At this time, Smotra observed, “JSON object models are being widely adopted within enterprise—both for building new applications and modernizing existing applications.” The challenge that needs to be addressed with JSON is the fact that “traditional data management approaches are being disrupted, which requires a revolution of the core ecosystem that was built over 40 years ago for relational technology. The lack of a schema for JSON is both a strength and a weakness. The evolution of the application and associated data model requires operational discipline, a new approach to application management and processes to support this new way of thinking.”

8-Multi-Model Data Management

With so much data now streaming through enterprises, there’s a need to be able to view and leverage data from many perspectives. This is giving rise to a new generation of multi-model data management technologies. Such systems “enable organizations to view their data from a variety of perspectives across the same system—helping them harness this data for more strategic decision making around competitive threats, market opportunities, and customer services,” said Jeff Fried, director of product management for InterSystems. “Multi-model also addresses the wide variety and huge volume of data that is being generated and gives organizations the flexibility and agility to use all the datasets and data types required to compete in the business environment.”

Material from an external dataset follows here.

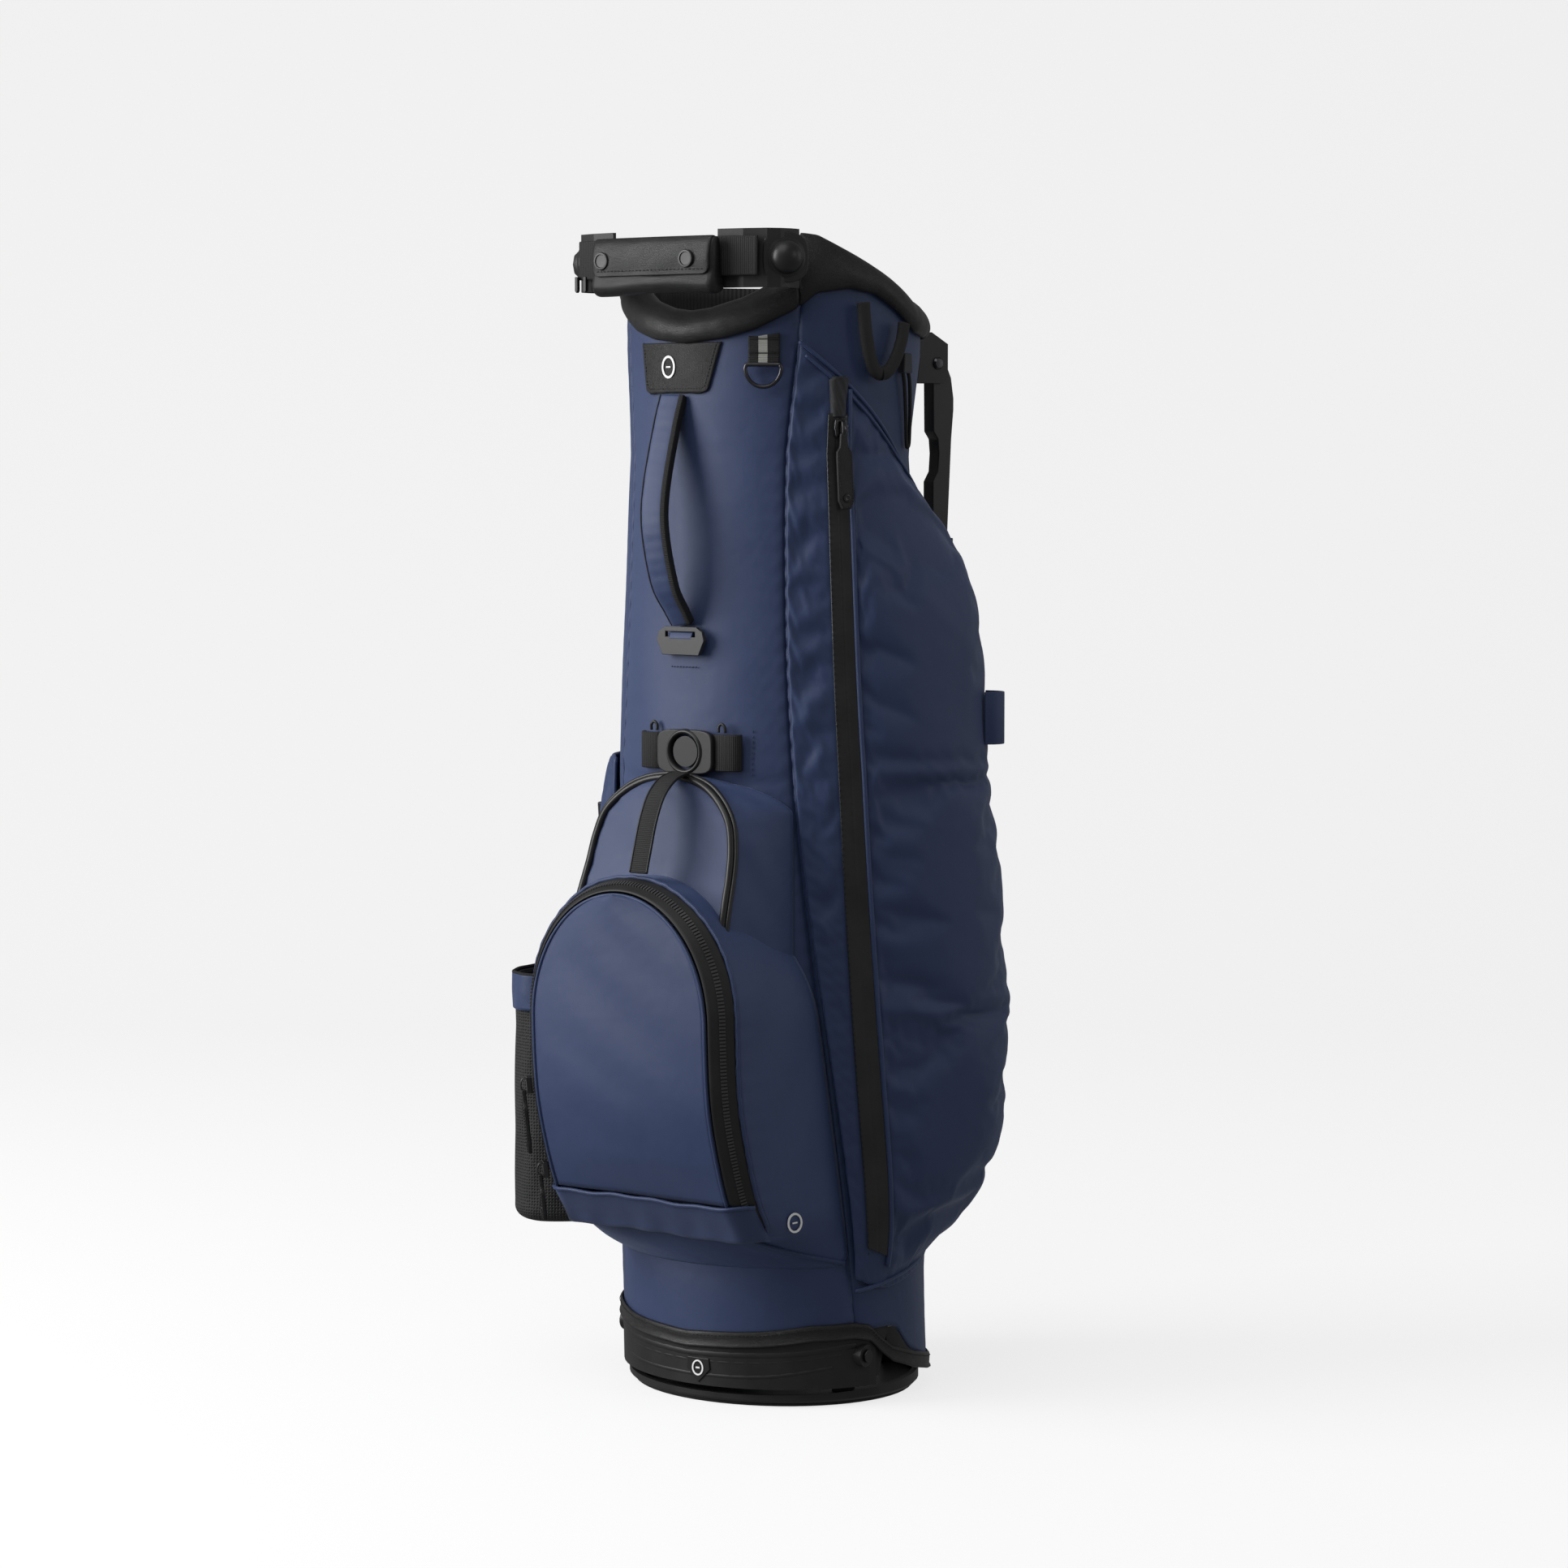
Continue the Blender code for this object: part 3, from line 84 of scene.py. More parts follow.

While multi-model data management isn’t a new concept, there’s been a notable increase in adoption in recent years, Fried observed. “We’re now seeing a significant increase in adoption, as the technology moves out of the experimental phase into the mainstream market.” The challenge, he added, is getting around “established mindsets and old-school cultures. There’s a proliferation of models and single-model databases. Telling DBAs that they can look across models and have the same data expressed in different ways at high performance runs counter to the orientation of their favorite database tool.”

However, with the rise of cognitive computing and real-time analytics, data managers are recognizing the need for multi-model data. “Organizations that embrace polyglot persistence will start to question its performance and practicality,” Fried predicted. “This will push multi-modal capabilities across the chasm into the early mainstream. The increase in information will, in turn, fuel the rise of machine learning and cognitive computing.”